In order to stress that the experience was truly experienced and not simply a conclusion of a series of inferences (caused by consideration of a set of hypotheses), experiences are described through the undeniable, self-authenticating interaction of the five senses. For example, when you see a football heading straight towards you and subsequently colliding with your head, you not only see the football coming towards you but also feel the football when it hits your head. Through the interaction of the two senses of sight and touch it would seem illogical to deny the existence of the football and, indeed, the event itself. An analogy to this effect is often cited because the direct experience that comes from a spiritual sense and that not to believe in God’s presence after this experience would seem absurd.
The point of the example of experiencing God ‘something like the way that you would experience people’ is not the idea of how we experience each other’s bodies but how we experience each other’s ‘being’. This is further clarified by the suggestion that we also experience other people’s minds, souls, selves or spirits as well as their physical manifestation. This helps supporters of the argument because a likeness is alluded to between experiencing God’s ‘being’ and experiencing a human’s ‘being’.
Explain the principal criticisms of the argument and evaluate how successful they are (12)
One of the most basic (but also hard-hitting) criticisms of the argument is that we are naturally suspicious of religious experience claims because it is contrary to most people’s experience and knowledge of the world around them. The idea of God appearing to someone is often rejected because the cynic believes that the idea of a God existing is intrinsically incoherent. That is, the claim is rejected on the grounds of non-belief; on the grounds that the descriptions of religious experience are contrary to our normal experience of this world and its limitations.
Another criticism placed against the argument is that of a case of ‘mistaken identity’ of which there are two major instances. Firstly, there is the complete misidentification of the experience as an experience of God. For example, people have often mistaken someone for someone else and made assumptions and judgements built on these false premises; it is argued that the same line of reasoning could be applied to religious experience. Secondly, there is the more pressing issue of the misinterpretation of religious experience. It is argued that since we can all be so easily deceived by experience, it is unwise to use an experience to claim that something is the case. However, there are those who disagree with these criticisms because they do not imply a complete rubbishing of the experience argument; just because people can misinterpret events or experiences, this does not mean that every religious experience (or indeed any of them) have been results of misinterpretation.
A main criticism of the argument is that the content of arguments for God from religious experience are far too vague to constitute anything approaching a proof. A major point to consider is that there are many varying descriptions of religious experience, both within a single religion and from multiple religions. Critics argue that, whilst there may be an experience (and not necessarily a religious one), believers make inferences about these experiences and come to the conclusion that they have been experienced God. These detractors emphasise how reported religious experiences always seem to tally with the regional descriptions and concepts of God that are prevalent in area where the experience happened. It has also been argued that not only do regional cultures influence experiences but that religious experiences from different religions seem to contradict each other. Replies to this criticism have stated that the regional variations are simply people’s attempts to contextualize an indescribable event and that just because two people give two different accounts of an event, it does not make either of the two accounts ‘less true’.

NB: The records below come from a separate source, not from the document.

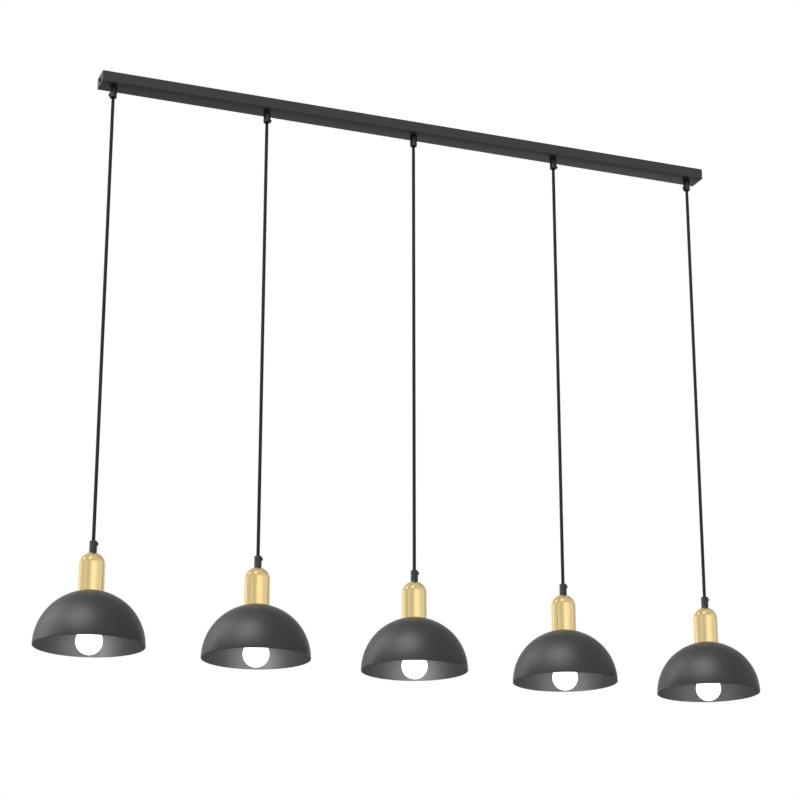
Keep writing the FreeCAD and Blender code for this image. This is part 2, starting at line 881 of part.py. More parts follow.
def make_pendant(number):
    """One cord and the lamp head on its end, from the grip down to the bulb."""
    screw_z = lower_grip_z - d.clamp_drop
    return [
        make_cord(number),
        make_lower_grip(number),
        make_clamp_screw(f"grip_screw_{number}", number, screw_z, LOWER_SCREW_SIDE),
        make_nipple(number),
        make_cup(number),
        make_lampholder(number),
        make_shade(number),
        make_shade_ring(number),
        make_bulb_base(number),
        make_bulb_globe(number),
    ]


def check_and_write(nodes):
    """Stops at a failed object or a bad shape, and writes a file for each node."""
    doc.recompute()
    for item in doc.Objects:
        if "Invalid" in item.State or "Error" in item.State:
            raise RuntimeError(f"{item.Label} failed: {item.State}")
    os.makedirs("parts", exist_ok=True)
    for node in nodes:
        shape = node.Shape
        if shape.isNull() or not shape.isValid() or not shape.Solids:
            raise RuntimeError(f"{node.Label} has no valid solid")
        shape.exportStep(f"parts/{node.Label}.step")
        print(f"{node.Label}: {len(shape.Solids)} solids, {shape.Volume / 1000:.2f} cm3")


nodes = make_ceiling_end()
for number in NUMBERS:
    nodes += make_pendant(number)
check_and_write(nodes)
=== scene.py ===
"""The looks of a linear island pendant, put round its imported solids, in metres.

The origin is on the ceiling over the bar's middle. X runs along the bar, Y to its back and Z up.
A round piece is a profile of (radius, z) carried once round its lamp's upright axis. A cord is a
ring carried along its own spline. Small hardware is its solid with the sharp edges eased.
"""

import bpy
import json
import math
import numpy as np
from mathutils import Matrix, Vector


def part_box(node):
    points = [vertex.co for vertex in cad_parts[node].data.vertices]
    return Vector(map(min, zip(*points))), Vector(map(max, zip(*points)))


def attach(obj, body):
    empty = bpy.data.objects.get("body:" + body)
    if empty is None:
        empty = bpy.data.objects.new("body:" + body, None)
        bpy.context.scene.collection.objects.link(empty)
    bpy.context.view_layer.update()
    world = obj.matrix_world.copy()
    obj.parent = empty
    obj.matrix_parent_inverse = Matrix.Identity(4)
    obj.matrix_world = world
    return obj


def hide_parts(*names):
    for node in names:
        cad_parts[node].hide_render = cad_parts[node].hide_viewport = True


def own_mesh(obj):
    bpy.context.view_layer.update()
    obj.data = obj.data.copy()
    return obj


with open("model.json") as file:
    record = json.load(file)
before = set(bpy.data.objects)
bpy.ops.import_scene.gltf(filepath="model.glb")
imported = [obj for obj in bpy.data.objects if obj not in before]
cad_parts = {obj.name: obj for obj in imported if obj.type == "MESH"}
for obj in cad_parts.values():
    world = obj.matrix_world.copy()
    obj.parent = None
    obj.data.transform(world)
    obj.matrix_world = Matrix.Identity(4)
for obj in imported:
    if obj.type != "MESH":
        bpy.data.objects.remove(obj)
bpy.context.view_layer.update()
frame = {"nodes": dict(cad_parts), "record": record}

MM = 0.001
NUMBERS = range(1, 6)
PITCH = 287.5 * MM
LAMP_X = {number: (number - 3) * PITCH for number in NUMBERS}

# levels: the cord's two ends, where the cup and the shade meet, the cup's top, and the shade's rim
CORD_END, MOUTH = (corner.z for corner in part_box("cord_3"))
SEAT, CUP_TOP = (corner.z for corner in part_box("cup_3"))
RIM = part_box("shade_3")[0].z


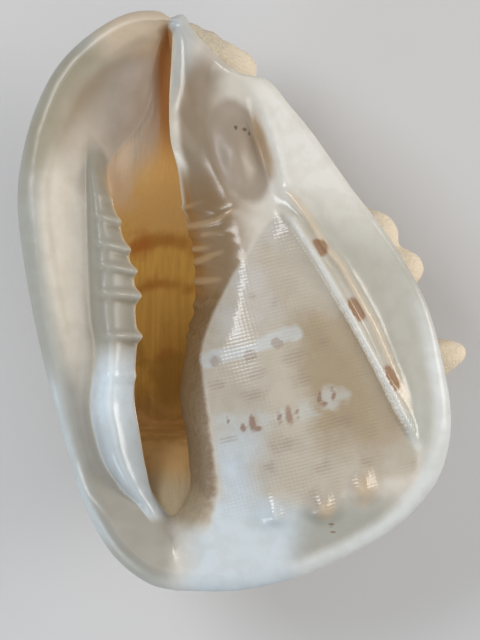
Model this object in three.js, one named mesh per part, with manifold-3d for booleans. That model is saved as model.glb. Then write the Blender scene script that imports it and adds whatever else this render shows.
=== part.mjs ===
// A horned helmet shell: one grown piece, lying on its back with the mouth upward.
// Millimetres, +Z up, +Y toward the siphonal canal, origin at the centre of the base.
import * as THREE from 'three';
import { ParametricGeometry } from 'three/addons/geometries/ParametricGeometry.js';
import { mergeVertices } from 'three/addons/utils/BufferGeometryUtils.js';
import Module from 'manifold-3d';

// ---- driving dimensions -------------------------------------------------------------------

// Height of the mouth plane above the surface the shell rests on.
const FACE_HEIGHT = 124;
// Centre of the base, measured in the plan the outline is drawn in.
const BASE_CENTRE = [0.91, 0.2];

// Columns run round the shell, rings run from the inner end of the hollow out to the back.
const LEFT_COLUMNS = 36;
const RIGHT_COLUMNS = 46;
const HOLLOW_RINGS = 16;
const FACE_RINGS = 17;
const BACK_RINGS = 26;
// The ring that runs where the flared edge meets the coiled body.
const CORNER_RING = 6;

// Edge of the flared lips in plan, from the canal notch down each side to the spire end.
const LIP_OUTLINE = [
  [-29.5, 118.3], [-34, 121], [-46.6, 120.5], [-61.3, 113], [-76, 99.5], [-86.5, 79.8],
  [-92, 59.6], [-93.7, 42.8], [-90.7, 14.3], [-84.4, -18], [-76, -51.7], [-65.5, -85.3],
  [-52.9, -106.7], [-38.2, -118], [-27, -120.8],
];
const SHIELD_OUTLINE = [
  [-29.5, 118.3], [-24, 119.7], [-20.6, 114.2], [-10.9, 103.7], [-0.4, 95.3], [10.9, 92.4],
  [20.6, 81.5], [29, 71.4], [45.8, 47.9], [62.6, 26], [77.3, 0], [85.3, -29.4], [87.8, -45.4],
  [87.4, -58], [82.7, -73.9], [74.3, -85.3], [62.6, -95.8], [45.8, -105.4], [24.8, -114.7],
  [-0.4, -120.5], [-27, -120.8],
];

// The two edges of the mouth in plan, from the canal end down to the spire end.
const MOUTH_OUTER = [
  [-32, 112], [-35, 107], [-37, 95], [-40, 83], [-46, 72], [-54, 64], [-57.5, 57], [-54.5, 44],
  [-50.5, 33], [-47, 21], [-44.2, 10], [-43.6, -4], [-43, -16], [-44.4, -31], [-44.6, -41],
  [-42.4, -54.6], [-40, -68.7], [-36.5, -82], [-29.5, -92],
];
const MOUTH_INNER = [
  [-32, 112], [-29.2, 108], [-28.9, 101], [-29.8, 80.6], [-29.2, 66.6], [-26.5, 55.4],
  [-24.6, 41.2], [-22, 31.1], [-19.8, 21.6], [-19.2, 10], [-19.6, -2], [-21.6, -11],
  [-23.8, -22], [-25.8, -37.8], [-25.2, -46], [-23.2, -55], [-22, -66], [-22, -79], [-29.5, -92],
];

// [distance along the shell, height of the mouth edge below or above the mouth plane].
const OUTER_EDGE_HEIGHT = [
  [-95, -12], [-84, -9], [-50, -8], [0, -9], [44, -10], [57, -14], [64, -19], [72, -23],
  [84, -23], [95, -19], [107, -12], [112, -7],
];
const INNER_EDGE_HEIGHT = [
  [-95, -12], [-80, -14], [-60, -16], [-40, -17], [0, -18], [30, -15], [50, -9], [66, -3],
  [80, 1], [100, 3], [107, 3], [112, -7],
];
// [distance along the shell, width of the slope that falls from the shield to the mouth].
const INNER_SLOPE_WIDTH = [
  [-95, 14], [-80, 13], [-40, 12], [0, 20], [25, 24], [50, 20], [80, 10], [112, 6],
];

// [distance along the shell, place of the furrow outside the toothed ridge].
const RIDGE_FOOT = [
  [-93, -37], [-85, -43], [-77, -51], [-64, -58.8], [-43, -63], [-20.6, -61], [-7, -62.8],
  [13, -63.9], [58, -64.8], [72, -64.3],
];
const RIDGE_HEIGHT = [[-92, 0], [-80, 6], [-60, 10], [-30, 9.5], [0, 8], [40, 6], [60, 3], [72, 0]];
const TEETH = [[34, 1.3], [21.6, 1.5], [13.1, 1.4], [2.5, 2], [-14.4, 2.2], [-31.1, 1]];
const TOOTH_WIDTH = 3.6;

// Half the thickness of the edge and the width of its roll, by turn round the shell.
const EDGE_HALF_THICKNESS = [
  [0, 3], [0.1, 4], [0.25, 5.5], [0.42, 6], [0.5, 6], [0.62, 5.5], [0.75, 3.4], [0.9, 2.4], [1, 3],
];

// The domed earlier whorl that shows through the glaze of the shield.
const DOME = { x: 15, y: -32, height: 10, across: 31, along: 50 };
const VARIX = [[20, 42], [34, 17], [46, -3], [58, -27], [70, -49], [73, -58]];
const VARIX_HEIGHT = 4.2;
const VARIX_WIDTH = 5.5;
const HOLLOW_PIT = { x: 1, y: 62, depth: 9, across: 9.5, along: 21 };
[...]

One of the major issues with religious experience is that it does not address the problem of recognition. Critics argue that to experience God, or at least to know that you are experiencing God, you must have some idea of what it is actually like to experience God. They argue that unless you are able to describe what God would be like if you were to experience him, there is no actual way of verifying that you are experiencing a spiritual entity. Believers argue that God can be recognised by his attributes such as omnipotence, omniscience and omnipresence but critics argue that there is no way to actually acknowledge these abstract concepts and thus, no way to acknowledge the presence of God.
Sceptical critics have argued that there is no way to prove religious experience because there are no ‘agreed’ tests, and no way to carry them out, to discover the validility of religious experience. Because there is no way of checking people’s religious experiences, this group of critics dismiss religious experience as non-sense. However, it has been counter-argued that just because there is no way to prove something, doesn’t mean that there it is not true. For example, you can love someone but it would be nearly impossible for this to be proven by tests of any kind.
Some people have rejected the religious experience argument on the ground that some scientists seem to have found ways of explaining such a phenomena. Ludwig Feuerbach rejected religious experience on the grounds that God is the creation of human imagination; the product of a desire for there to be something else that the experiences of the world we normally inhabit. Neurologists from the University of California have also proved that stimulating a certain region of the brain brings about the sense of a spiritual experience. Believers do not think that this is a major criticism, however, because they argue this simply proves that God designed humans with an ability to receive religious experiences.
The argument that the existence of God can be proved by religious experience relies on the assumption that the experience itself can give some sort of guarantee that you are right. In conclusion, I believe that is hard to believe in an argument that does not and cannot distinguish between feeling that something is right and actually being right. This is emphasised even more when we consider that nearly every human has, at one point in their life, been sure about something and then they have consequently been proved wrong. It is this misplaced optimism in subjectivity that makes believe that this argument has failed.